As for swearing in court, you can ask for a secular swearing in where you promise to tell the truth without a bible or reference to a god.
Comment by Dave G on July 2, 2009 at 6:35pm
'Affirm and attest to tell the truth' I think is how the non-religious oath goes.
Comment by Reggie on July 2, 2009 at 9:34pm
I was going to chime in, but I think anything I would say has been covered already. This is the problem with this site; if you are not among the first few to comment then all the good points have already been made!
Comment by CJoe on July 2, 2009 at 9:40pm
I say... pick your battles and don't sweat the small stuff! (how's that for ready-made cliche answers?) Seriously though... it's part of our culture whether we like it or not. We still use terms like "threshold" when there hasn't been any "thresh" on our floors to be "held" in place by a plank for hundreds of years.

If there are issues you feel passionately enough about to change, focus on those and try to make a difference in a significant way. I wouldn't bother getting upset, though, if you slip up and say "bless you" when someone sneezes (like I still do out of habit).
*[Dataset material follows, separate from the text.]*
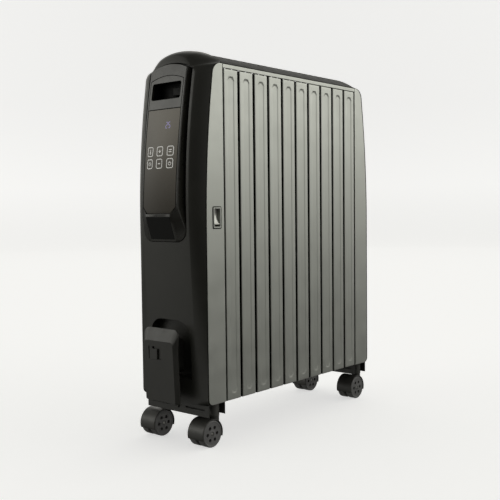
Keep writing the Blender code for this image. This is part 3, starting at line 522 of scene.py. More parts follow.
def make_rails():
    """Pale strips with a rolled top edge that carry the slotted cover."""
    low, high = FIN_TOP + 0.0005, PANEL_TOP
    inner, roll = HALF_WIDTH - 0.0150, 0.0016
    outline = [(HALF_WIDTH - 0.0006, low), (HALF_WIDTH, low + 0.0006)]
    outline += arc((HALF_WIDTH - roll, high - roll), roll, 0, 90, 6)
    outline += [(inner, high), (inner, high - 0.0014), (HALF_WIDTH - 0.0018, high - 0.0014)]
    outline += [(HALF_WIDTH - 0.0016, low)]
    rail = prism(outline, "y", CLEAR, FIN_STACK - CLEAR)
    piece("side_rail_right_rolled", rail, GREY, ROOT, ["side_rail_right"])
    piece("side_rail_left_rolled", mirrored(rail, 0), GREY, ROOT, ["side_rail_left"])


def make_top_cover():
    base, steps = PANEL_TOP + CLEAR, 48

    def arched(inset, edge, low, high):
        half = HALF_WIDTH - 0.0012 - inset
        xs = [half * math.cos(math.pi * i / steps) for i in range(steps + 1)]
        outline = [(x, max(crown_arch(x) - inset, base + edge)) for x in xs]
        return prism(outline + [(-half, base - inset), (half, base - inset)], "y", low, high)

    cuts = [arched(0.0022, -0.001, -0.010, FIN_STACK + 0.010)]
    for slot in range(FIN_COUNT * 2):
        centre = FIN_PITCH / 2 * (slot + 0.5)
        outline = [(x, centre + y) for x, y in rounded(0.052, -0.0045, 0.0045, 0.0044, 6)]
        cuts.append(prism(outline, "z", 0.60, 0.67))
    outer = arched(0.0, 0.0012, CLEAR, FIN_STACK - CLEAR)
    cover = bevelled(combine(outer, cut=cuts), 0.0005, 2, 55)
    piece("top_cover_slotted", cover, TOP, ROOT, ["top_cover"])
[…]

Comment by Reggie on July 2, 2009 at 9:54pm
I still say "bless you". I can't think of anything else to say. "Gesundheit" can be a awkward. I could just say "to your health" but have not been able to implement that one yet.
Comment by Misty: Baytheist Living! on July 3, 2009 at 7:22am
Language is a tool for communication. No religious group has a copyright on any phrase. You can say what you want. I use a lot of religious phrases, mostly out of habit or because I like the sound of them.
Unless you are actually vexing a person or putting a curse upon his house, "Goddamn that little bastard" isn't hypocritical.. it's a figure of speech illustrating frustration or anger at an individual.
Comment by Jen on July 3, 2009 at 11:48am
Thanks for the perspectives. I have this tendency to overthink things, so it always good to hear what others have to say.
I will try to let some of this go as being cultural as opposed to religious.
Comment by Reggie on July 3, 2009 at 6:30pm
I have this tendency to overthink things

Most likely the reason you are an atheist, methinks?